## JOB
Nothing but the lines from the one with "frame = import_model()" to the final line should be returned, each exactly as it appears.
____
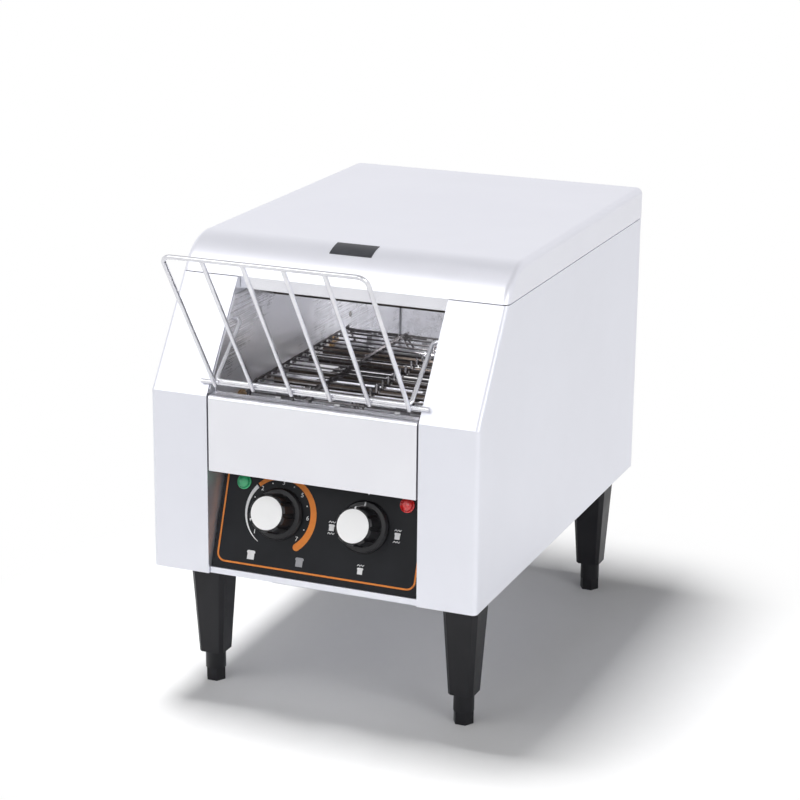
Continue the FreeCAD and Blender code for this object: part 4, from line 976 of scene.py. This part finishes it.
@dataclass
class TunnelScrews:
    """Domed screw heads with a cross recess on the left tunnel wall, in mm."""

    shop: Workshop
    wall: float = -92.2
    level: float = 272.4
    backs: tuple[float, float] = (-131.5, 119.5)
    radius: float = 2.6
    height: float = 1.5
    sides: int = 24
    dome: tuple[Point, ...] = ((1.0, -0.2), (1.0, 0.25), (0.86, 0.62), (0.6, 0.88), (0.34, 1.0), (0.3, 0.45))
    recess_level: int = 4

    def ring(self, mesh: bmesh.types.BMesh, pose: Matrix, level: int) -> list[bmesh.types.BMVert]:
        """One ring of a head; the recess levels reach out in a cross.

        Args:
            mesh: Mesh that the points go into.
            pose: The head's pose.
            level: Index of the ring in the dome's profile.

        Returns:
            The ring's points.
        """
        reach, rise = self.dome[level]
        points = []
        for side in range(self.sides):
            angle = 2 * math.pi * side / self.sides
            span = self.radius * reach
            if level >= self.recess_level:
                span *= 0.55 if side % 6 else 1.25
            spot = Vector((span * math.cos(angle), span * math.sin(angle), self.height * rise))
            points.append(mesh.verts.new(pose @ (spot * MM)))
        return points

    def build(self) -> None:
        """Set both heads on the wall."""
        mesh = bmesh.new()
        turn = Vector((0, 0, 1)).rotation_difference(Vector((1, 0, 0))).to_matrix().to_4x4()
        for back in self.backs:
            pose = Matrix.Translation(Vector((self.wall, back, self.level)) * MM) @ turn
            rings = [self.ring(mesh, pose, level) for level in range(len(self.dome))]
            for low, high in zip(rings, rings[1:]):
                for side in range(self.sides):
                    after = (side + 1) % self.sides
                    mesh.faces.new((low[side], low[after], high[after], high[side]))
            mesh.faces.new(rings[-1])
            mesh.faces.new(rings[0][::-1])
        item = self.shop.from_bmesh("tunnel_wall_screws", mesh)
        self.shop.keep(item, "chain", CASING, "zinc")


@dataclass(frozen=True)
class Lamp:
    """One square soft lamp, in metres and watts; gloss shows it if mirrored."""

    name: str
    place: tuple[float, float, float]
    aim: tuple[float, float, float]
    size: float
    power: float
    mirrored: bool = True

    def hang(self) -> None:
        """Add the lamp, facing its aim and hidden from the camera."""
        data = bpy.data.lights.new(self.name, "AREA")
        data.shape = "SQUARE"
        data.size = self.size
        data.energy = self.power
        item = bpy.data.objects.new(self.name, data)
        bpy.context.scene.collection.objects.link(item)
        turn = (Vector(self.aim) - Vector(self.place)).to_track_quat("-Z", "Y").to_matrix().to_4x4()
        item.matrix_world = Matrix.Translation(Vector(self.place)) @ turn
        item.visible_camera = False
        item.visible_glossy = self.mirrored


MIDDLE = (0.0, 0.0, 0.2)
LAMPS = (
    Lamp("key", (-1.2, -1.7, 2.1), MIDDLE, 2.0, 17.0),
    Lamp("fill", (2.1, -1.3, 1.0), MIDDLE, 1.4, 15.0),
    Lamp("top", (-0.35, 0.0, 2.2), MIDDLE, 0.6, 50.0, mirrored=False),
    Lamp("mouth", (0.25, -1.5, 0.95), (0.0, 0.1, 0.28), 0.5, 1.8),
    Lamp("inside", (0.03, 0.03, 0.318), (0.03, 0.15, 0.285), 0.05, 0.42),
)


@dataclass
class Studio:
    """Pale floor, soft lamps, white surroundings and the camera."""

    camera_place: tuple[float, float, float] = (0.7456, -1.8004, 0.8180)
    camera_right: tuple[float, float, float] = (0.92405, 0.38215, 0.00970)
    camera_forward: tuple[float, float, float] = (-0.36349, 0.88621, -0.28724)
    lens: float = 105.65
    sky_levels: tuple[Point, ...] = ((0.0, 0.85), (0.62, 0.93), (0.68, 0.92), (0.76, 0.78), (0.86, 0.66),
                                     (0.94, 0.52), (1.0, 0.80))
    sky_strength: float = 0.26
    floor_half: float = 6.0
    shadow_centre: tuple[float, float, float] = (0.03, 0.0, 0.0)
    fade_start: float = 0.27
    fade_end: float = 0.44

    def camera(self) -> None:
        """Set the camera at the photograph's viewing angle."""
        data = bpy.data.cameras.new("view")
        data.lens = self.lens
        data.sensor_width = 36.0
        data.clip_end = 50.0
        item = bpy.data.objects.new("view", data)
        bpy.context.scene.collection.objects.link(item)
        forward = Vector(self.camera_forward).normalized()
        up = Vector(self.camera_right).cross(forward).normalized()
        turn = Matrix((forward.cross(up), up, -forward)).transposed().to_4x4()
        item.matrix_world = Matrix.Translation(Vector(self.camera_place)) @ turn
        bpy.context.scene.camera = item

    def surroundings(self) -> None:
        """White to the camera, graded to gloss, and softer for the light on the object."""
        world = bpy.data.worlds.new("surroundings")
        bpy.context.scene.world = world
        shader = Shader(world)
        sides = shader.node("ShaderNodeTexCoord", output="Generated")
        rise = shader.node("ShaderNodeSeparateXYZ", None, {0: sides}, output="Z")
        share = shader.node("ShaderNodeMapRange", None, {"Value": rise, "From Min": -1.0})
        stops = [(place, (level, level, level * 1.02)) for place, level in self.sky_levels]
        sky = shader.node("ShaderNodeValToRGB", {"stops": stops}, {"Fac": share}, output="Color")
        soft = shader.node("ShaderNodeBackground", None, {"Color": sky, "Strength": self.sky_strength})
        glossy = shader.node("ShaderNodeBackground", None, {"Color": sky})
        white = shader.node("ShaderNodeBackground", None, {"Color": (1.0, 1.0, 1.0, 1.0)})
        shine = shader.node("ShaderNodeLightPath", output="Is Glossy Ray")
        seen = shader.node("ShaderNodeLightPath", output="Is Camera Ray")
        light = shader.node("ShaderNodeMixShader", None, {0: shine, 1: soft, 2: glossy})
        view = shader.node("ShaderNodeMixShader", None, {0: seen, 1: light, 2: white})
        shader.node("ShaderNodeOutputWorld", None, {"Surface": view})

    def floor(self) -> None:
        """Pale floor that keeps the object's shadow and looks white to the camera."""
        mesh = bmesh.new()
        bmesh.ops.create_grid(mesh, x_segments=8, y_segments=8, size=self.floor_half)
        data = bpy.data.meshes.new("floor")
        mesh.to_mesh(data)
        mesh.free()
        item = bpy.data.objects.new("floor", data)
        bpy.context.scene.collection.objects.link(item)
        shader = Shader.material("floor_paper")
        fine = shader.noise(shader.place(), 60.0, 3.0)
        paper = shader.blend(fine, (0.80, 0.80, 0.80), (0.82, 0.82, 0.82))
        shade = shader.node("ShaderNodeBsdfPrincipled", None, {
            "Base Color": paper, "Roughness": 1.0, "Specular IOR Level": 0.0})
        away = shader.node("ShaderNodeVectorMath", {"operation": "DISTANCE"},
                           {0: shader.place(), 1: self.shadow_centre}, output="Value")
        camera = shader.node("ShaderNodeLightPath", output="Is Camera Ray")
        seen = camera.math("MAXIMUM", camera, shader.node("ShaderNodeLightPath", output="Is Glossy Ray"))
        white = shader.node("ShaderNodeEmission", None, {"Color": (1.0, 1.0, 1.0, 1.0), "Strength": 1.0})
        fade = seen * away.within(self.fade_start, self.fade_end)
        result = shader.node("ShaderNodeMixShader", None, {0: fade, 1: shade, 2: white})
        shader.node("ShaderNodeOutputMaterial", None, {"Surface": result})
        data.materials.append(shader.owner)

    def build(self) -> None:
        """Set up the whole studio."""
        self.camera()
        self.surroundings()
        self.floor()
        for lamp in LAMPS:
            lamp.hang()
        bpy.context.scene.view_settings.view_transform = "Standard"


def main() -> None:
    """Dress the toaster."""
    logging.basicConfig(level=logging.INFO, format="%(name)s: %(message)s")
    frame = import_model()
    shop = Workshop(frame)
    shop.dress_nodes()
    PrintedScale(shop).build()
    KnobMarks(shop).build()
    LoadRack(shop).build()
    LidPlate(shop).build()
    TunnelScrews(shop).build()
    Studio().build()


if __name__ == "__main__":
    main()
____
## SOLUTION BELOW
    frame = import_model()
    shop = Workshop(frame)
    shop.dress_nodes()
    PrintedScale(shop).build()
    KnobMarks(shop).build()
    LoadRack(shop).build()
    LidPlate(shop).build()
    TunnelScrews(shop).build()
    Studio().build()


if __name__ == "__main__":
    main()